Sanctions screening, like most aspects of financial crime compliance, gets more complicated the closer you examine the underlying practices required to meet regulatory obligations. Most banks work in multiple jurisdictions and as such must comply with the sanctions requirements of multiple governments, which will never be consistent and may even conflict. Similarly, there are numerous AML/KYC requirements imposed by national regulators, providing numerous reasons for transactions to be flagged and checked, delaying processing by an average of three hours. Again, this complexity lends itself to highly manual – and inefficient – processes within banks.
No wonder many of the other discussions at Sibos – which reflect the intensity of debate within the industry a whole – focused on cutting the cost of financial crime compliance. Some debates centred on the use of industry utilities to centralise flows, other considered the merits of closer cooperation between AML and fraud silos within compliance teams; still others mulled the increased use of artificial intelligence and machine learning to further automate compliance checks. All participants, however, understood the urgency of the need for greater efficiency by banks in meeting compliance requirements, implicitly or explicitly acknowledging that both skilled human and tailored technology resources would be required well into the future.
In many respects, the challenges of financial crime compliance bear comparison with banks’ other middle- and back-office headaches. Neither are regarded as significant sources of competitive advantage, but both can represent significant operational and reputational costs if executed incorrectly. Moreover, large-scale solutions like those discussed at Sibos may play a key role in lifting the compliance burden, but smaller, quicker steps can also make a big difference.
For example, enabling compliance staff to collaborate on key tasks via a transparent, secure and auditable platform can improve speed and efficiency when dealing with transactions that raise compliance flags. Many alerts thrown out by sanctions screening systems or KYC/AML applications are false alarms, but many are borderline cases that may require discussion between team members and even between departments and organisations.
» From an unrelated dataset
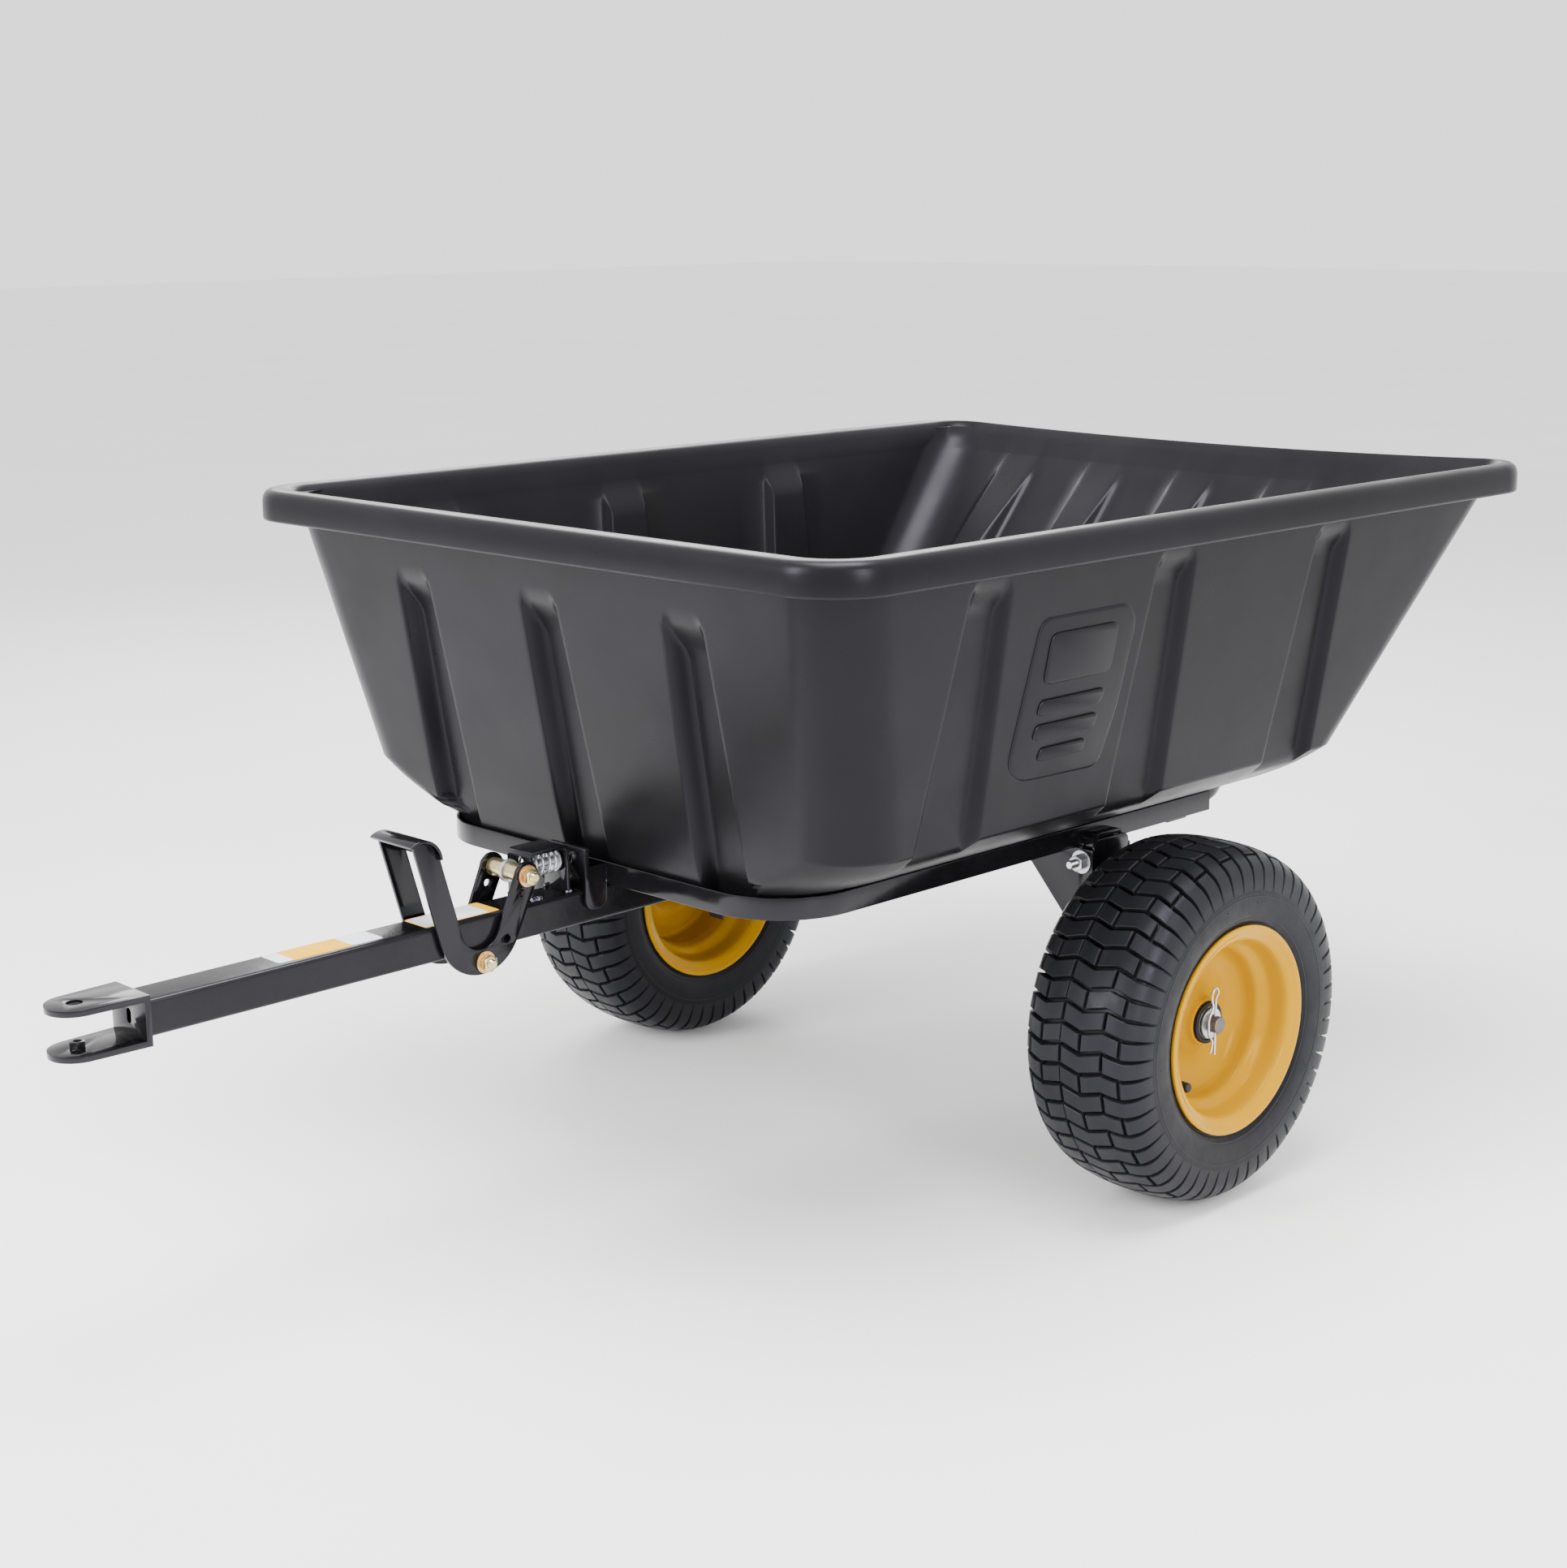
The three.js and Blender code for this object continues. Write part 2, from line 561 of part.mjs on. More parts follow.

This can lead to delays of days if not weeks as discussions are held across multiple parties and communications channels, with briefings and updates required at every level of escalation. Such alerts can be resolved far more quickly and efficiently if all authorised parties – including clients if appropriate – can engage across a single customisable application that guarantees security through robust onboarding processes and encryption of interactions, and provides real-time visibility on the status of individual transactions or cases. With the right tools, middle- and back-office staff can tackle compliance alerts and other transaction breaks or fails with the speed and accuracy of a pit crew – but at substantially lower cost.
In the compliance sphere, banks are caught between the twin imperatives of facilitating client transactions and meeting regulatory requirements to combat financial crime. In the current business environment, they are under pressure to achieve these objectives with the maximum efficiency. Those that harness today’s technology innovations to empower the middle and back office will be well placed to keep regulators and customers satisfied.